The sharpest drop-off, however, was in deal value, which declined from a record £332.1 billion in 2021 to £144.9 billion last year, a fall of 56 per cent. The report also showed that deal volume and deal value both declined during 2022. In H1 2022, UK deal volume stood at 2,394 completed deals, a figure that fell to 1,838 during the second half of the year. Deal value, meanwhile, fell from £93.5 billion during the first half of the year, to just £51.4 billion during H2.
PwC UK’s Head of Deals, Lucy Stapleton, commented: “UK M&A activity in 2022 saw contrasting performance across the two halves of the year. In the first six months we saw some of the buoyancy of the second half of 2021 spill over, but as the year developed we saw the political situation exacerbate the volatility in the macroeconomic environment that led to surging inflation, rising interest rates and overall, lots of uncertainty in the market. That led to a rise in the cost of debt, a growing gap in valuations and in the second half in particular we saw the big ticket transactions calm down while the mid market held up.”
PwC, however, also highlighted relatively strong optimism for M&A plans among UK CEOs at the start of 2023, with 63 per cent of respondents to the firm’s latest CEO Survey saying they do not plan to delay their dealmaking activity this year. Lucy Stapleton said that PwC was seeing that "companies are still very much on the lookout for opportunities to transact to transform their business.”
Regarding the outlook for the year ahead, Stapleton added: “While cash rich corporates may still be able to move forward with deals, market volatility and uncertainty, coupled with some well-trailed failed syndications, mean that the debt markets remain extremely difficult for acquisition financing. Until this reverses, there is little incentive for anyone to be first to test the market.”
“Private equity is still sitting on a lot of dry powder.

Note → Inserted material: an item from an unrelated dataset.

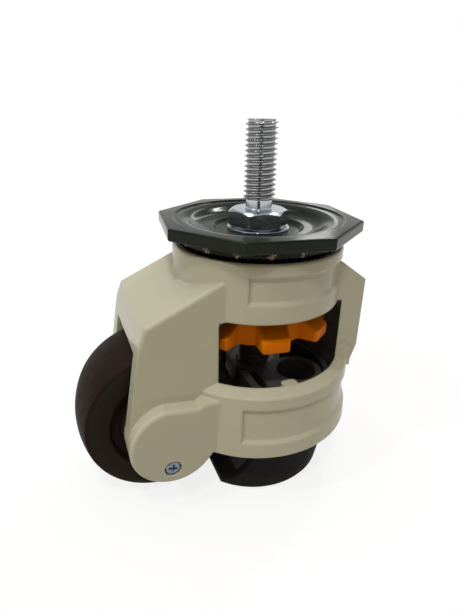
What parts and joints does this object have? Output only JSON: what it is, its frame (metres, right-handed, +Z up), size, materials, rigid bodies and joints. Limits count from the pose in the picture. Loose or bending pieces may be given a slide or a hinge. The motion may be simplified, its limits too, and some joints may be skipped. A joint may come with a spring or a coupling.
{
  "type": "levelling castor",
  "caption": "Levelling castor: a swivelling threaded stem over a cast housing with a nylon wheel behind and a rubber foot screwed down by a thumbwheel.",
  "frame": {"origin": "centre of the seat on top of the stem's hexagon, where the stem enters the machine", "axes": "+Z up along the stem; +X towards the housing's front pillar, away from the wheel; +Y along the wheel's axle, to the left"},
  "size_m": [0.1138, 0.08, 0.1384],
  "materials": {
    "zinc_steel": "bright zinc plate",
    "green_black_steel": "gloss lacquer, very dark green",
    "black_steel": "black oxide, oiled",
    "bright_steel": "ground",
    "keeper_steel": "satin",
    "screw_steel": "bluish zinc plate",
    "bronze": "sintered",
    "ivory_casting": "die casting with semi-gloss ivory paint",
    "wheel_nylon": "moulded nylon, dark brown",
    "orange_plastic": "moulded, orange",
    "black_plastic": "moulded, black",
    "black_rubber": "moulded, matt black"
  },
  "bodies": {
    "mount": {"stem_bolt": "zinc_steel", "stem_washer": "zinc_steel", "top_plate": "green_black_steel", "clamp_cup": "black_steel", "clamp_nut": "black_steel"},
    "housing": {"housing": "ivory_casting", "upper_race": "bright_steel", "upper_balls": "bright_steel", "lower_balls": "bright_steel", "axle": "bright_steel", "bearing_spacer": "bright_steel", "inner_ring_left": "bright_steel", "inner_ring_right": "bright_steel", "axle_collar_left": "bright_steel", "axle_collar_right": "bright_steel", "axle_keeper_left": "keeper_steel", "axle_keeper_right": "keeper_steel", "keeper_screw_left": "screw_steel", "keeper_screw_right": "screw_steel", "thrust_plate": "black_steel", "journal_bush": "bronze", "thrust_washer": "bronze", "plate_screws": "screw_steel"},
    "wheel": {"wheel": "wheel_nylon", "outer_ring_left": "bright_steel", "outer_ring_right": "bright_steel", "bearing_balls_left": "bright_steel", "bearing_balls_right": "bright_steel", "bearing_shield_left": "bright_steel", "bearing_shield_right": "bright_steel"},
    "adjuster": {"adjuster_screw": "black_steel", "journal_clip": "black_steel", "thumbwheel": "orange_plastic", "drive_pin": "bright_steel"},
    "foot": {"foot_carrier": "black_plastic", "foot_nut": "bright_steel", "foot_pad": "black_rubber", "pad_screws": "screw_steel"}
  },
  "joints": [
    {"name": "swivel", "type": "hinge", "parent": "mount", "child": "housing", "pos_m": [0, 0, 0], "axis": [0, 0, 1], "continuous": true},
    {"name": "wheel_spin", "type": "hinge", "parent": "housing", "child": "wheel", "pos_m": [-0.0423, 0, -0.0762], "axis": [0, 1, 0], "continuous": true},
    {"name": "adjuster_turn", "type": "hinge", "parent": "housing", "child": "adjuster", "pos_m": [0, 0, 0], "axis": [0, 0, 1], "range_deg": [-810, 1440]},
    {"name": "foot_travel", "type": "slide", "parent": "housing", "child": "foot", "axis": [0, 0, 1], "range_m": [-0.00801, 0.00451]}
  ],
  "couplings": [
    {"joint": "foot_travel", "follows": "adjuster_turn", "m_per_rad": -0.00031831}
  ]
}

The mix of increased certainty and valuation recalibration, coupled with signs that inflation may have peaked and that interest rates could start to stabilise or rise in much smaller increments, mean this could be the catalyst for greater certainty in the deals market and for the big ticket activity in the UK to kickstart.”
PwC’s analysis showed that the busiest sector for UK M&A last year was industrial, manufacturing and automotive (IM&A), which accounted for around a quarter of the year’s total deal volume. The highest deal value, meanwhile, was in the Financial Services industry which accounted for £36 billion worth of deals, nearly a quarter of the UK’s total deal value last year, followed by IM&A (£29 billion) and Technology, Media and Telecommunications (£28 billion).

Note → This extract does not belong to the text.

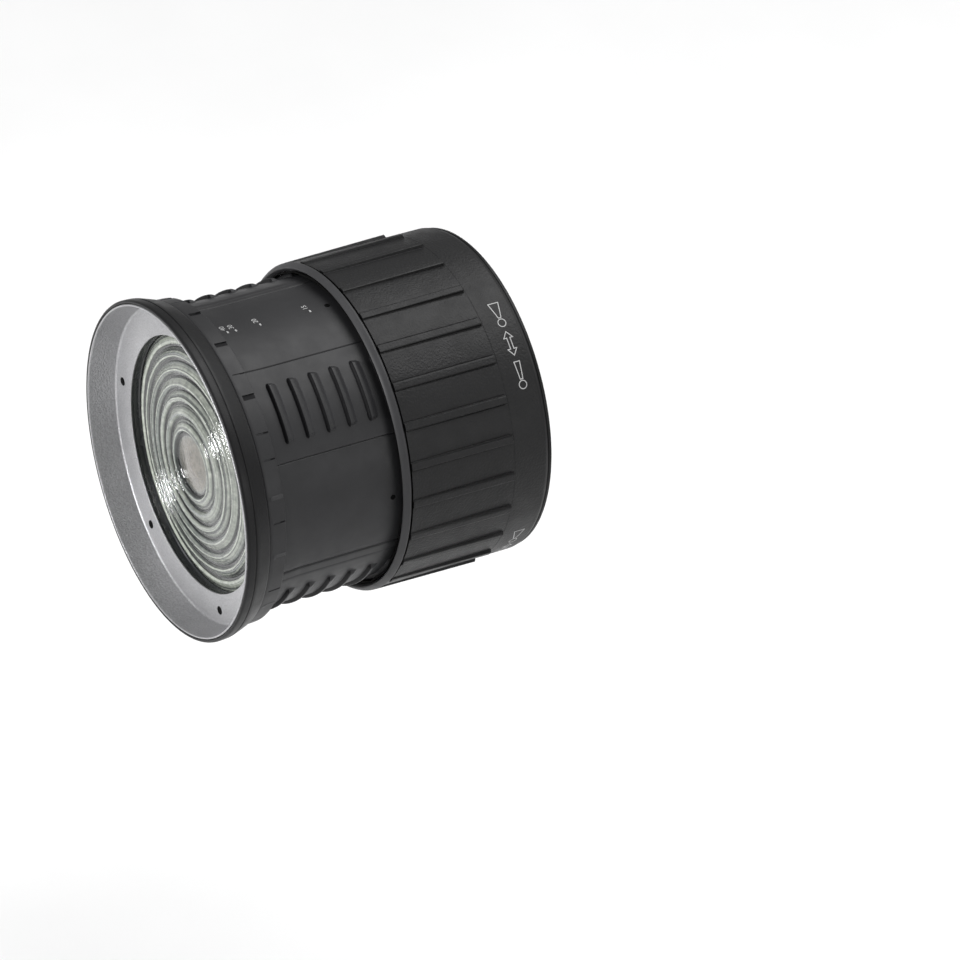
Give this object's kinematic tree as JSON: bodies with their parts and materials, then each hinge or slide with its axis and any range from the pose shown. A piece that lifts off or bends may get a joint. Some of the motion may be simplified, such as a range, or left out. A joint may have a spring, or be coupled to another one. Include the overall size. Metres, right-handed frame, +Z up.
{
  "type": "fresnel spotlight lens attachment",
  "caption": "Zooming Fresnel lens attachment for a studio lamp: a grip ring slides the lens barrel in and out, and a three-lug bayonet locks to the lamp.",
  "frame": {"origin": "on the optical axis, in the plane of the rear mounting face that seats on the lamp", "axes": "+Y along the optical axis from the lens towards the lamp, so the beam leaves along -Y; +Z up, through the beam scale; +X to the right when looking along +Y"},
  "size_m": [0.2094, 0.219, 0.2094],
  "materials": {
    "black_satin": "satin black paint",
    "silver_dish": "fine silver hammered paint on sheet aluminium",
    "barrel_grey": "smooth charcoal satin paint",
    "grip_black": "fine leather grain, matt black",
    "collar_grey": "satin dark grey paint",
    "inner_aluminium": "turned, plain",
    "bright_steel": "bright",
    "black_steel": "blackened",
    "brass": "turned",
    "black_rubber": "moulded silicone",
    "felt": "black felt",
    "lens_glass": "pressed borosilicate glass, faint green grey"
  },
  "bodies": {
    "rear_housing": {"rear_housing": "black_satin", "guide_sleeve": "inner_aluminium", "ring_circlip": "bright_steel", "bayonet_mount": "inner_aluminium", "housing_screw_1": "black_steel", "housing_screw_2": "black_steel", "housing_screw_3": "black_steel", "housing_screw_4": "black_steel", "bayonet_screw_1": "black_steel", "bayonet_screw_2": "black_steel", "bayonet_screw_3": "black_steel", "condenser_cell": "inner_aluminium", "condenser_lens": "lens_glass", "condenser_retainer": "black_steel"},
    "zoom_ring": {"zoom_ring": "grip_black", "ring_collar": "collar_grey", "light_seal": "felt", "cam_sleeve": "inner_aluminium", "drive_key_1": "bright_steel", "drive_key_2": "bright_steel", "drive_key_3": "bright_steel"},
    "lens_barrel": {"front_bezel": "black_satin", "reflector_dish": "silver_dish", "dish_screw_1": "black_steel", "dish_screw_2": "black_steel", "dish_screw_3": "black_steel", "dish_screw_4": "black_steel", "dish_screw_5": "black_steel", "dish_screw_6": "black_steel", "lens_gasket": "black_rubber", "fresnel_lens": "lens_glass", "lens_cell": "inner_aluminium", "accessory_band": "barrel_grey", "barrel_shell": "barrel_grey", "follower_carrier": "inner_aluminium", "barrel_screw_1": "black_steel", "barrel_screw_2": "black_steel", "barrel_screw_3": "black_steel", "barrel_screw_4": "black_steel", "barrel_screw_5": "black_steel", "barrel_screw_6": "black_steel", "cam_follower_1": "brass", "cam_follower_2": "brass", "cam_follower_3": "brass"}
  },
  "joints": [
    {"name": "zoom_ring_turn", "type": "hinge", "parent": "rear_housing", "child": "zoom_ring", "pos_m": [0, -0.0553, 0], "axis": [0, 1, 0], "range_deg": [0, 120]},
    {"name": "barrel_slide", "type": "slide", "parent": "rear_housing", "child": "lens_barrel", "axis": [0, 1, 0], "range_m": [0, 0.074]}
  ],
  "couplings": [
    {"joint": "barrel_slide", "follows": "zoom_ring_turn", "m_per_rad": 0.03533}
  ]
}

PwC UK’s Deals Industries and International Leader, Tim Allen, commented: “There is still an appetite in the market for deals in financial services, energy transition and where technology is involved, as companies are keen to increase their digital capabilities.”
“However, in the current climate companies will need to be more agile and have various M&A strategies and deploy different structures to navigate the current market conditions and be ready to capitalise when the market becomes more favourable, which we expect to see as the year progresses.”